* [AIM OF THE EXERCISE] Can you reproduce the data beneath, keeping every line exact?

* [PROVIDED DATA]
-- Begin --

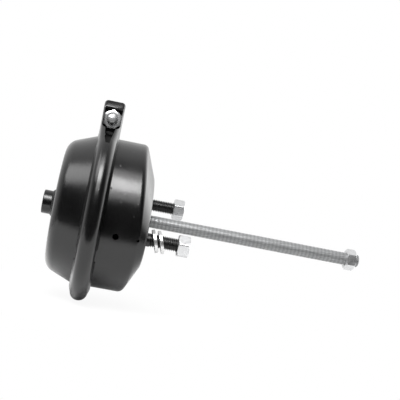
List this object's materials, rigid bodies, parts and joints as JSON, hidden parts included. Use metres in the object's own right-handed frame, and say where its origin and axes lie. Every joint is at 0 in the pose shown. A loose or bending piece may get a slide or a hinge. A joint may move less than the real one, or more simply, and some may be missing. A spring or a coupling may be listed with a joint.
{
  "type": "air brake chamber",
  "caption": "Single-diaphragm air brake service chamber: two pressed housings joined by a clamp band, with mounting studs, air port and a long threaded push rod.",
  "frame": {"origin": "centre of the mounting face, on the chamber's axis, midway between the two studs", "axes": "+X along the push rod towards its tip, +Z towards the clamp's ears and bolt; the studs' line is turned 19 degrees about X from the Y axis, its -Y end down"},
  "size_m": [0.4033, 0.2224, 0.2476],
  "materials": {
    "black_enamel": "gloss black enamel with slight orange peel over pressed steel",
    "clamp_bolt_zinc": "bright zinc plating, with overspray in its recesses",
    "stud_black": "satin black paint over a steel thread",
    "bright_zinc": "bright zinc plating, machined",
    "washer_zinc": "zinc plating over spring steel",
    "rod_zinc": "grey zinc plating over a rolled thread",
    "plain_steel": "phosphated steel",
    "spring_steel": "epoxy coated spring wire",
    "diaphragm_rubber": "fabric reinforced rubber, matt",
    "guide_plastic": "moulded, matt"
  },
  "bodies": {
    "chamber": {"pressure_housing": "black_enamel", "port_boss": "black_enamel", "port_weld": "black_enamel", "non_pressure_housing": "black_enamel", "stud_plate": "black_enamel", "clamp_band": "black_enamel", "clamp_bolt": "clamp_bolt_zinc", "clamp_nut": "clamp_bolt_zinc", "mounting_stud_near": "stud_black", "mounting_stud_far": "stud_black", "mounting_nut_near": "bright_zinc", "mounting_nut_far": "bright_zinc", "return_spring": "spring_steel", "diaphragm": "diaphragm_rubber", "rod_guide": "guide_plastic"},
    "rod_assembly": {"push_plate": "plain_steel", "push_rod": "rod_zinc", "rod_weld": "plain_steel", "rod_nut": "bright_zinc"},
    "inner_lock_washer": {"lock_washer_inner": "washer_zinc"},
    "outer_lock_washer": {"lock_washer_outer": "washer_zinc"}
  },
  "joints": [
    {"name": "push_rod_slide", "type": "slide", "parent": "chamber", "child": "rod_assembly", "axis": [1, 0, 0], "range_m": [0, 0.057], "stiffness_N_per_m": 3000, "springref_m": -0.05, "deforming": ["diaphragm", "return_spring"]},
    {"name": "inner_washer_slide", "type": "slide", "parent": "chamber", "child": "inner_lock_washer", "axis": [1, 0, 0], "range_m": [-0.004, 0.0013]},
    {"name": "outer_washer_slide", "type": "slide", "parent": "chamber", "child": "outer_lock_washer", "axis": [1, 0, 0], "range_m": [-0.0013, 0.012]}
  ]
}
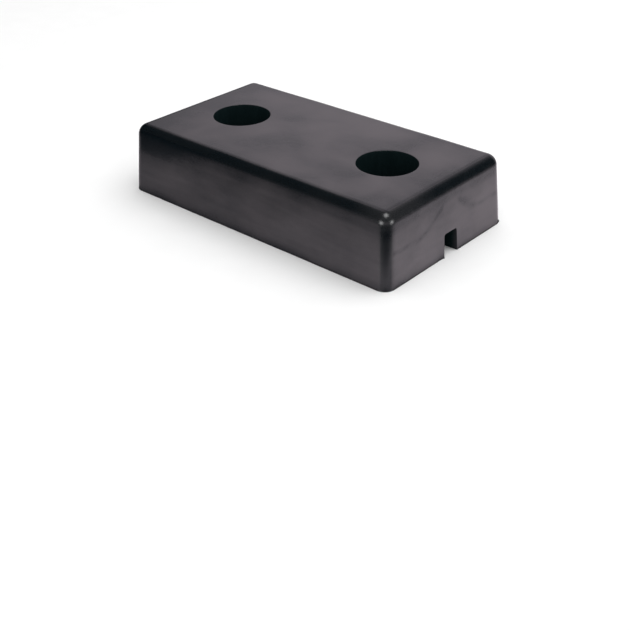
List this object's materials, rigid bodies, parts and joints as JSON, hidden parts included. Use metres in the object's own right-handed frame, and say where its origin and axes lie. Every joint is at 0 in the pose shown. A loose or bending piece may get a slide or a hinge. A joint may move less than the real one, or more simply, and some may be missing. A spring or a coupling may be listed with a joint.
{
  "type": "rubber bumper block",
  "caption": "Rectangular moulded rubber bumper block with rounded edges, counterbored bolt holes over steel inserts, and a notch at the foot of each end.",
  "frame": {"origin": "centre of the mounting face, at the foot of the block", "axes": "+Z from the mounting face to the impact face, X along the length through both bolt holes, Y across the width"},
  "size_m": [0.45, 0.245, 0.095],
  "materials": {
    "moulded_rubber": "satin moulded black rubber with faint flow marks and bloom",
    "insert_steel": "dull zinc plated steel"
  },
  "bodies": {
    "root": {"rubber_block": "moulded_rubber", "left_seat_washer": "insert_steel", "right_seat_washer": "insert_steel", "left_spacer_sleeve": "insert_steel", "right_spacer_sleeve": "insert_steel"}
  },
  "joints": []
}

-- End --

* [SOLUTION TO THIS PROBLEM]
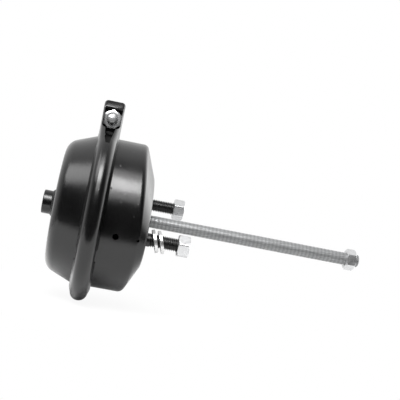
List this object's materials, rigid bodies, parts and joints as JSON, hidden parts included. Use metres in the object's own right-handed frame, and say where its origin and axes lie. Every joint is at 0 in the pose shown. A loose or bending piece may get a slide or a hinge. A joint may move less than the real one, or more simply, and some may be missing. A spring or a coupling may be listed with a joint.
{
  "type": "air brake chamber",
  "caption": "Single-diaphragm air brake service chamber: two pressed housings joined by a clamp band, with mounting studs, air port and a long threaded push rod.",
  "frame": {"origin": "centre of the mounting face, on the chamber's axis, midway between the two studs", "axes": "+X along the push rod towards its tip, +Z towards the clamp's ears and bolt; the studs' line is turned 19 degrees about X from the Y axis, its -Y end down"},
  "size_m": [0.4033, 0.2224, 0.2476],
  "materials": {
    "black_enamel": "gloss black enamel with slight orange peel over pressed steel",
    "clamp_bolt_zinc": "bright zinc plating, with overspray in its recesses",
    "stud_black": "satin black paint over a steel thread",
    "bright_zinc": "bright zinc plating, machined",
    "washer_zinc": "zinc plating over spring steel",
    "rod_zinc": "grey zinc plating over a rolled thread",
    "plain_steel": "phosphated steel",
    "spring_steel": "epoxy coated spring wire",
    "diaphragm_rubber": "fabric reinforced rubber, matt",
    "guide_plastic": "moulded, matt"
  },
  "bodies": {
    "chamber": {"pressure_housing": "black_enamel", "port_boss": "black_enamel", "port_weld": "black_enamel", "non_pressure_housing": "black_enamel", "stud_plate": "black_enamel", "clamp_band": "black_enamel", "clamp_bolt": "clamp_bolt_zinc", "clamp_nut": "clamp_bolt_zinc", "mounting_stud_near": "stud_black", "mounting_stud_far": "stud_black", "mounting_nut_near": "bright_zinc", "mounting_nut_far": "bright_zinc", "return_spring": "spring_steel", "diaphragm": "diaphragm_rubber", "rod_guide": "guide_plastic"},
    "rod_assembly": {"push_plate": "plain_steel", "push_rod": "rod_zinc", "rod_weld": "plain_steel", "rod_nut": "bright_zinc"},
    "inner_lock_washer": {"lock_washer_inner": "washer_zinc"},
    "outer_lock_washer": {"lock_washer_outer": "washer_zinc"}
  },
  "joints": [
    {"name": "push_rod_slide", "type": "slide", "parent": "chamber", "child": "rod_assembly", "axis": [1, 0, 0], "range_m": [0, 0.057], "stiffness_N_per_m": 3000, "springref_m": -0.05, "deforming": ["diaphragm", "return_spring"]},
    {"name": "inner_washer_slide", "type": "slide", "parent": "chamber", "child": "inner_lock_washer", "axis": [1, 0, 0], "range_m": [-0.004, 0.0013]},
    {"name": "outer_washer_slide", "type": "slide", "parent": "chamber", "child": "outer_lock_washer", "axis": [1, 0, 0], "range_m": [-0.0013, 0.012]}
  ]
}
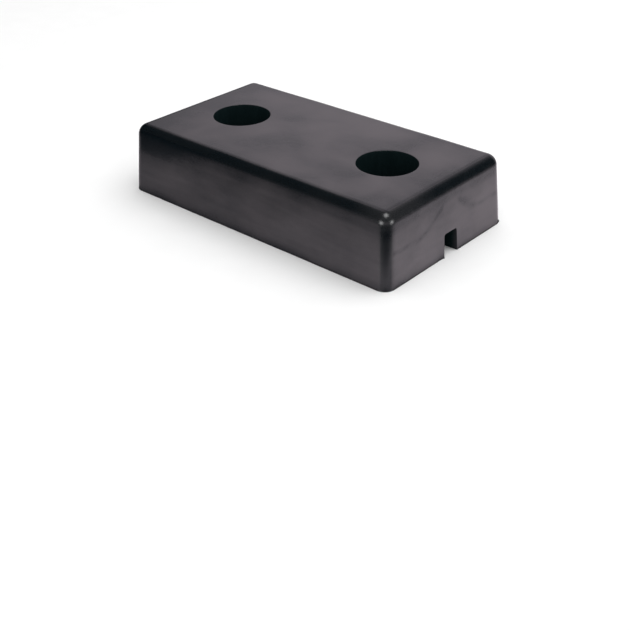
List this object's materials, rigid bodies, parts and joints as JSON, hidden parts included. Use metres in the object's own right-handed frame, and say where its origin and axes lie. Every joint is at 0 in the pose shown. A loose or bending piece may get a slide or a hinge. A joint may move less than the real one, or more simply, and some may be missing. A spring or a coupling may be listed with a joint.
{
  "type": "rubber bumper block",
  "caption": "Rectangular moulded rubber bumper block with rounded edges, counterbored bolt holes over steel inserts, and a notch at the foot of each end.",
  "frame": {"origin": "centre of the mounting face, at the foot of the block", "axes": "+Z from the mounting face to the impact face, X along the length through both bolt holes, Y across the width"},
  "size_m": [0.45, 0.245, 0.095],
  "materials": {
    "moulded_rubber": "satin moulded black rubber with faint flow marks and bloom",
    "insert_steel": "dull zinc plated steel"
  },
  "bodies": {
    "root": {"rubber_block": "moulded_rubber", "left_seat_washer": "insert_steel", "right_seat_washer": "insert_steel", "left_spacer_sleeve": "insert_steel", "right_spacer_sleeve": "insert_steel"}
  },
  "joints": []
}